As your setup evolves, the account you use should keep up with how you operate. The Aspire business account¹ is built around this idea, giving you a single place to manage day-to-day payments, move money quickly, and stay on top of spend without adding complexity. You can send and receive funds with real-time transfers, pay globally in multiple currencies, issue corporate cards2 with controls for your team, and keep everything synced with your accounting tools, so your operating account actually supports how you run and scale your business.
FAQs
What is a business operating account?
A business operating account is the main account you use to manage daily financial activity. It’s where you receive revenue, pay expenses, and track what’s actually available to run your business.
Do I need a business operating account for my business?

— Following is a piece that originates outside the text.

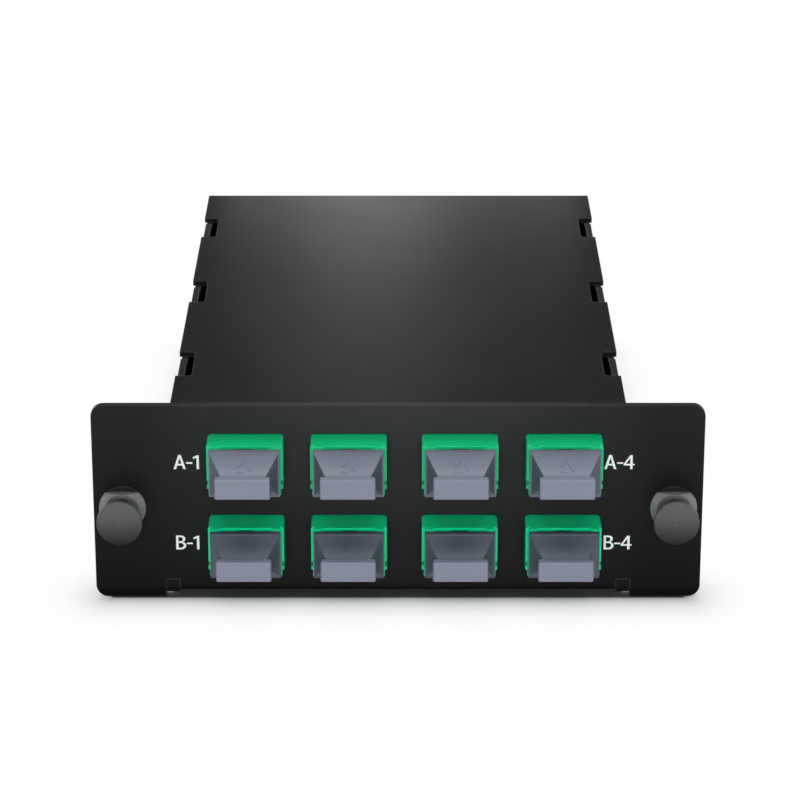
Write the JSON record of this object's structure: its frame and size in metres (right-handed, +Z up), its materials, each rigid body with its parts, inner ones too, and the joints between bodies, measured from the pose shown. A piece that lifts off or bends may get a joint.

If you’re handling customer payments, expenses, or taxes, you need one. It helps you separate business and personal finances and gives you a clear view of your cash position.
Where is the safest place to keep business money?
Money you need for daily operations should stay in your operating account, while funds not needed immediately are better kept in a separate reserve or savings setup. The key is separating active cash from money that should not be used right away.
What is an FBO (for the benefit of) account?
An FBO account holds funds on behalf of another party, commonly used by platforms or financial services managing money for multiple users. It’s not typically used for your day-to-day business operations.
Do I need an operating agreement to open a business bank account?
In most cases, yes, especially for LLCs. Banks often require it to verify ownership and structure before opening a business account, along with documents like your EIN and formation papers.
Is a business operating account the same as a business checking account?
Not exactly. A business checking account can be used as your operating account, but an operating account is defined by how you use it for day-to-day transactions, not just the account type.